Two people talk inside of a restaurant. One person is holding a clipboard.
Melissa Sanchez speaks with Tempo Kitchen & Bar’s general manager Ricardo Rivas on April 28, 2023 in Gilroy. Sanchez is part of an outreach team that informs businesses about the county’s food permit enforcement program and workplace laws. (Farida Jhabvala Romero/KQED)

The Wage Theft Coalition advocated for Santa Clara County to establish the food permit enforcement program, and they helped convince cities, like Milpitas and San José, that it’s to their benefit, too, to deny business permits or contracts to employers with unpaid judgments at the Labor Commissioner’s Office.

“Wage theft is on everyone’s radar now. And I do believe that there’s a consensus that it’s not acceptable in this county,” said Silver Taube. “It’s just that we have a lot of work to do, still.”

The county is spending hundreds of thousands of dollars a year to partner with community groups that inform workers of their rights and businesses of their responsibilities, said Yu.

On a sunny afternoon in downtown Gilroy, a group with green buttons that read “Community Outreach” visited food businesses, distributing brochures on the permit enforcement program and inviting them to a free training.

Three people walk across a street as one of them pulls a wagon.
Daniella Baldivia pulls a cart full of flyers as other members of the Fair Workplace Collaborative follow in downtown Gilroy.

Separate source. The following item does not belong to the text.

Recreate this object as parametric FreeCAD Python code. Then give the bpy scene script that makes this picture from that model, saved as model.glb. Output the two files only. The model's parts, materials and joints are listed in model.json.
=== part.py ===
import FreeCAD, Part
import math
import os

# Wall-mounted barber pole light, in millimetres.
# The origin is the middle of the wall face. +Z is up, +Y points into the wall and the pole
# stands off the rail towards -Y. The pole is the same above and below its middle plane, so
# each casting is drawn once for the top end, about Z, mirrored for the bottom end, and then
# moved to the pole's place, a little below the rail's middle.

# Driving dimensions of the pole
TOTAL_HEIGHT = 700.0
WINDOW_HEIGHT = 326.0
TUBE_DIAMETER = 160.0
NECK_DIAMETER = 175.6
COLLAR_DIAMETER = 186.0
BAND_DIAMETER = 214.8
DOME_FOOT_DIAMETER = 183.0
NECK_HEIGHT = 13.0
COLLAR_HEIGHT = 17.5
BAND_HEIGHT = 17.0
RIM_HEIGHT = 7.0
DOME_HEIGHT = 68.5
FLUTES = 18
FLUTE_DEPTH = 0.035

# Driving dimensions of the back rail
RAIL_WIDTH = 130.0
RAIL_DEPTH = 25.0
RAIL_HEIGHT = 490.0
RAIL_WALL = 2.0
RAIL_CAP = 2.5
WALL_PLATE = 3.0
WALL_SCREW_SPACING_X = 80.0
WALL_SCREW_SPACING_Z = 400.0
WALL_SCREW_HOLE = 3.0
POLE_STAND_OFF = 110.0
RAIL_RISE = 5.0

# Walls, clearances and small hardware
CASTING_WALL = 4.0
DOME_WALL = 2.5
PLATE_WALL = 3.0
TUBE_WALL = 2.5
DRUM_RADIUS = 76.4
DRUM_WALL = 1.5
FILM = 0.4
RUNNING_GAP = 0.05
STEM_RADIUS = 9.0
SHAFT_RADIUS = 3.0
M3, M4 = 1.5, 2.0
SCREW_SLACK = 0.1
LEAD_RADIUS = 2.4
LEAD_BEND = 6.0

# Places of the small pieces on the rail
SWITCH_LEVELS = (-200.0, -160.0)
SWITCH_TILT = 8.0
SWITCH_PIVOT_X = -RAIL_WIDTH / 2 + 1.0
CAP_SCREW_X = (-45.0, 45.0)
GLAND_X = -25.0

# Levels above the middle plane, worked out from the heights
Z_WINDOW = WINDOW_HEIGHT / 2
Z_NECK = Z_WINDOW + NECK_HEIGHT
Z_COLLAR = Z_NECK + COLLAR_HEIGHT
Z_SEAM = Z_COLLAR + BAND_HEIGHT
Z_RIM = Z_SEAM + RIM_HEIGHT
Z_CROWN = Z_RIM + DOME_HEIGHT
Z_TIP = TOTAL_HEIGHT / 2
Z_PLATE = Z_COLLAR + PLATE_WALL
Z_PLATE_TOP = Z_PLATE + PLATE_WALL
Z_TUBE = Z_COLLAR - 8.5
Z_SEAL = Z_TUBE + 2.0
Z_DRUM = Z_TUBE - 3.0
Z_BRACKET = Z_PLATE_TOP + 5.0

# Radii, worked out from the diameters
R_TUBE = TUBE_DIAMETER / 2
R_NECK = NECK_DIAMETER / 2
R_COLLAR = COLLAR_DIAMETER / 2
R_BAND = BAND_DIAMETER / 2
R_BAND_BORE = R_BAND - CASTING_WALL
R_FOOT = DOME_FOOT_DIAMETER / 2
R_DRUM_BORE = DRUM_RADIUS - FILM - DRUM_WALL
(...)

The group informed business owners at restaurants, grocery stores and cafes about the county’s food permit enforcement program. (Courtesy of Working Partnerships USA)

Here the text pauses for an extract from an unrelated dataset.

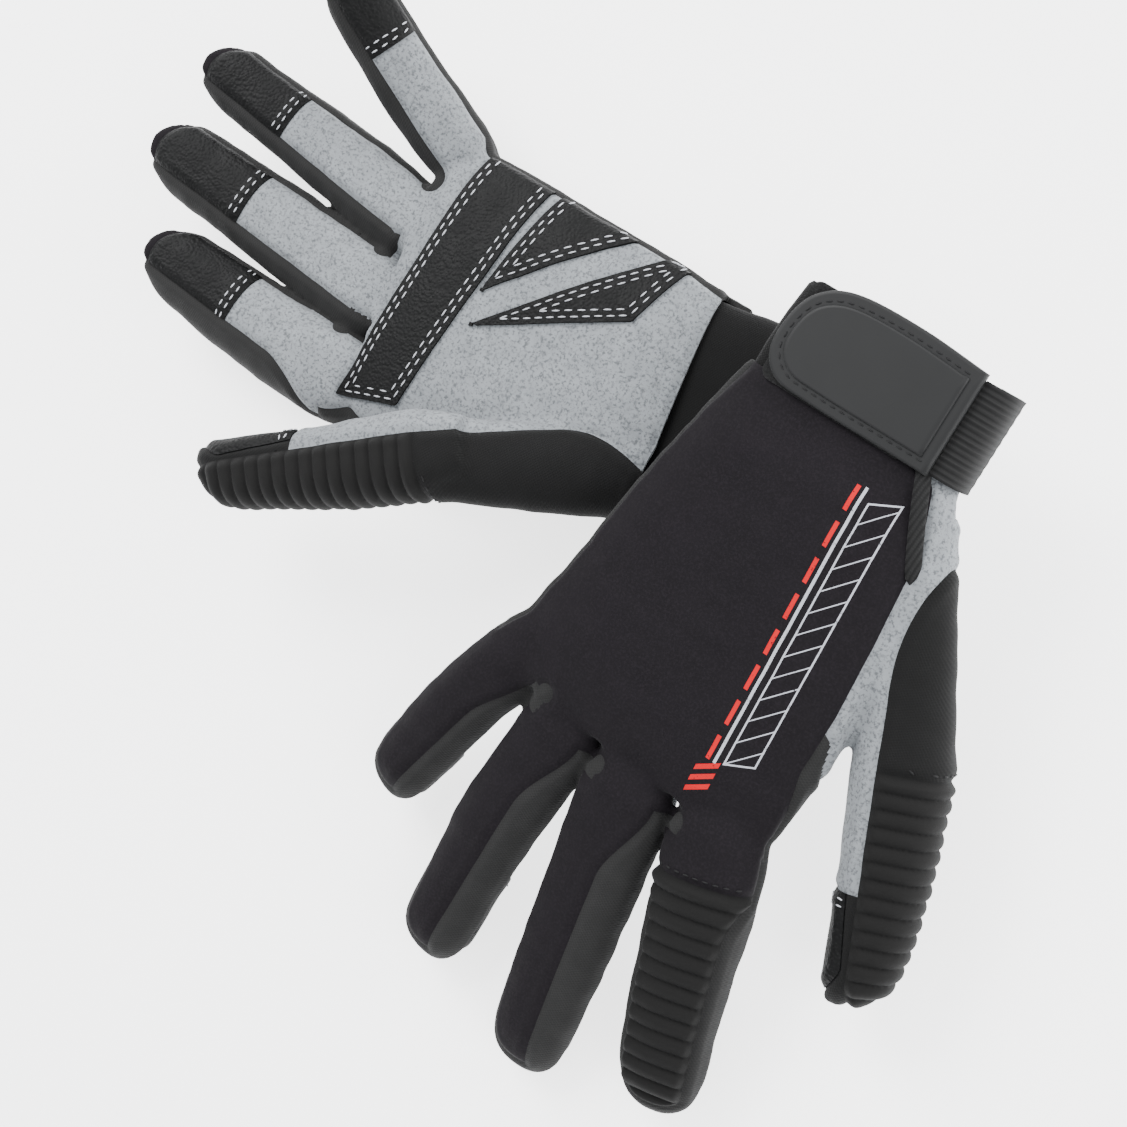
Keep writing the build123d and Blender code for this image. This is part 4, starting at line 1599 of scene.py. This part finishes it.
    def _webbing(self) -> bpy.types.Object:
        """Makes the elastic webbing round the thumb side of the wrist, from the strap's root to the palm."""
        mesh = bmesh.new()
        cut = mesh.verts.layers.float_vector.new("cut")
        path = []
        for share in np.linspace(0, 1, 40):
            turn = math.pi / 2 - share * math.pi
            x = 26.0 + 8.6 * max(0.0, math.cos(turn)) ** 0.7
            z = 11.2 + 9.45 * math.copysign(abs(math.sin(turn)) ** 0.8, math.sin(turn))
            path.append(Vector((x, 0, z)))
        rows = []
        for point in path:
            row = []
            for along in np.linspace(-6.5, 20.4, 19):
                bulge = 0.16 * math.cos(along * 2 * math.pi / 2.99)
                row.append(mesh.verts.new(point + Vector((bulge, along, 0))))
            rows.append(row)
        for near, far in zip(rows, rows[1:]):
            for a, b, c, d in zip(near, near[1:], far[1:], far):
                mesh.faces.new((a, b, c, d))
        bmesh.ops.recalc_face_normals(mesh, faces=mesh.faces)
        outward = sum((f.calc_center_median() - Vector((20, 7, 11.6))).dot(f.normal) for f in mesh.faces)
        if outward < 0:
            bmesh.ops.reverse_faces(mesh, faces=mesh.faces)
        for vert in mesh.verts:
            vert[cut] = vert.co * MM
        mesh.normal_update()
        self._thicken(mesh, 1.4)
        return self._object(mesh, "webbing", "elastic_webbing", "elastic_webbing")

    def _binding(self) -> bpy.types.Object:
        """Makes the folded tape round the slit at the wrist."""
        start, end = Vector((24.0, 19.0, 20.0)), Vector((37.2, 46.5, 18.0))
        mesh = bmesh.new()
        cut = mesh.verts.layers.float_vector.new("cut")
        sections = []
        for share in np.linspace(0, 1, 14):
            at = start.lerp(end, share) + Vector((0, 0, 1.5 * math.sin(math.pi * share)))
            cap = min(1.0, math.sqrt(max(0.02, 1 - max(0.0, (share - 0.86) / 0.14) ** 2)))
            turn = Matrix.Rotation(-math.radians(31), 4, "Z") @ Matrix.Rotation(math.radians(22), 4, "Y")
            sections.append((Matrix.Translation(at) @ turn, 2.1 * cap, 1.0 * cap, 2.6))
        Shaper.loft(mesh, sections)
        bmesh.ops.recalc_face_normals(mesh, faces=mesh.faces)
        for vert in mesh.verts:
            vert[cut] = vert.co * MM
        return self._object(mesh, "slit_binding", "binding_tape", "binding_tape")

    def build(self) -> None:
        """Makes every piece of the glove."""
        skin = self.skin()
        log.info("%s skin: %d faces", self.side.value, len(skin.faces))
        named = self.cut_panels(skin)
        skin.faces.index_update()
        self.relief(skin, named)
        self.panels(skin, named)
        self.grips(skin, named)
        self.stitches(skin, named)
        skin.free()
        self.cuff()
        self.strap()


# ------------------------------------------------------------------------------------------------- studio


@dataclass(frozen=True)
class Studio:
    """Floor, soft lights and camera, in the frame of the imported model, in metres."""

    eye: tuple[float, float, float] = (0.21576, 0.01759, 0.49714)
    target: tuple[float, float, float] = (0.0217, 0.0006, 0.0150)
    picture_up: float = 120.0
    lens: float = 58.2
    floor_grey: float = 0.92
    floor_glow: float = 2.4

    def floor(self) -> None:
        """Makes the plain pale floor."""
        mesh = bmesh.new()
        bmesh.ops.create_grid(mesh, x_segments=1, y_segments=1, size=3.0)
        data = bpy.data.meshes.new("floor")
        mesh.to_mesh(data)
        mesh.free()
        floor = bpy.data.objects.new("floor", data)
        bpy.context.scene.collection.objects.link(floor)
        kit = NodeKit("floor")
        grey = (self.floor_grey,) * 3
        data.materials.append(kit.finish(
            base_color=(*grey, 1.0), roughness=0.9, specular_ior_level=0.1,
            emission_color=(1.0, 1.0, 1.0, 1.0), emission_strength=self.floor_glow,
        ))
        floor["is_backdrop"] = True

    def lamp(self, name: str, at: Sequence[float], size: float, power: float) -> None:
        """Adds a soft square lamp that faces the gloves."""
        light = bpy.data.lights.new(name, "AREA")
        light.shape, light.size, light.energy = "SQUARE", size, power
        lamp = bpy.data.objects.new(name, light)
        bpy.context.scene.collection.objects.link(lamp)
        away = Vector(at) - Vector(self.target)
        lamp.matrix_world = Matrix.Translation(at) @ away.to_track_quat("Z", "Y").to_matrix().to_4x4()

    def camera(self) -> None:
        """Adds the camera over the gloves."""
        data = bpy.data.cameras.new("camera")
        data.lens, data.sensor_width = self.lens, 36.0
        data.clip_start, data.clip_end = 0.01, 20.0
        camera = bpy.data.objects.new("camera", data)
        bpy.context.scene.collection.objects.link(camera)
        back = (Vector(self.eye) - Vector(self.target)).normalized()
        turn = math.radians(self.picture_up)
        up = Vector((math.cos(turn), math.sin(turn), 0))
        up = (up - back * up.dot(back)).normalized()
        place = Matrix((up.cross(back), up, back)).transposed().to_4x4()
        place.translation = Vector(self.eye)
        camera.matrix_world = place
        bpy.context.scene.camera = camera

    def build(self) -> None:
        """Makes the whole studio."""
        self.floor()
        up = Vector((math.cos(math.radians(self.picture_up)), math.sin(math.radians(self.picture_up)), 0))
        side = Vector((up.y, -up.x, 0))
        middle = Vector((self.target[0], self.target[1], 0))
        self.lamp("key", middle + up * 0.75 - side * 0.35 + Vector((0, 0, 0.85)), 0.7, 21.0)
        self.lamp("fill", middle - up * 0.5 + side * 0.9 + Vector((0, 0, 0.8)), 0.9, 12.0)
        self.lamp("low", middle + side * 0.95 + up * 0.3 + Vector((0, 0, 0.35)), 0.5, 8.0)
        world = bpy.data.worlds.new("studio")
        world.use_nodes = True
        world.node_tree.nodes["Background"].inputs["Color"].default_value = (0.95, 0.97, 1.0, 1.0)
        world.node_tree.nodes["Background"].inputs["Strength"].default_value = 1.25
        bpy.context.scene.world = world
        self.camera()


def write_sizes() -> None:
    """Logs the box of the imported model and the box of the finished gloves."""
    boxes = {"frame": CAD_BOX, "visual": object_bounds()}
    plain = {name: [list(map(float, corner)) for corner in box] for name, box in boxes.items()}
    log.info("sizes: %s", plain)


def main() -> None:
    """Builds both gloves and the studio."""
    logging.basicConfig(level=logging.INFO, format="%(name)s: %(message)s")
    wardrobe = Wardrobe()
    for side in Side:
        Glove(side, wardrobe).build()
    Studio().build()
    write_sizes()


if __name__ == "__main__":
    main()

“We want to make sure you’re up to speed on all the laws,” Melissa Sanchez, with the Fair Workplace Collaborative, told general manager Ricardo Rivas at Tempo Kitchen & Bar.

Rivas said he appreciated the outreach effort, and would sign up for the training session.

“There are so many different things involved between state and county and federal laws, especially as far as labor goes,” Rivas said. “So being able to stay compliant with it, ensure that we are treating our workers here fairly, and in accordance with the law, is definitely a major importance for us.”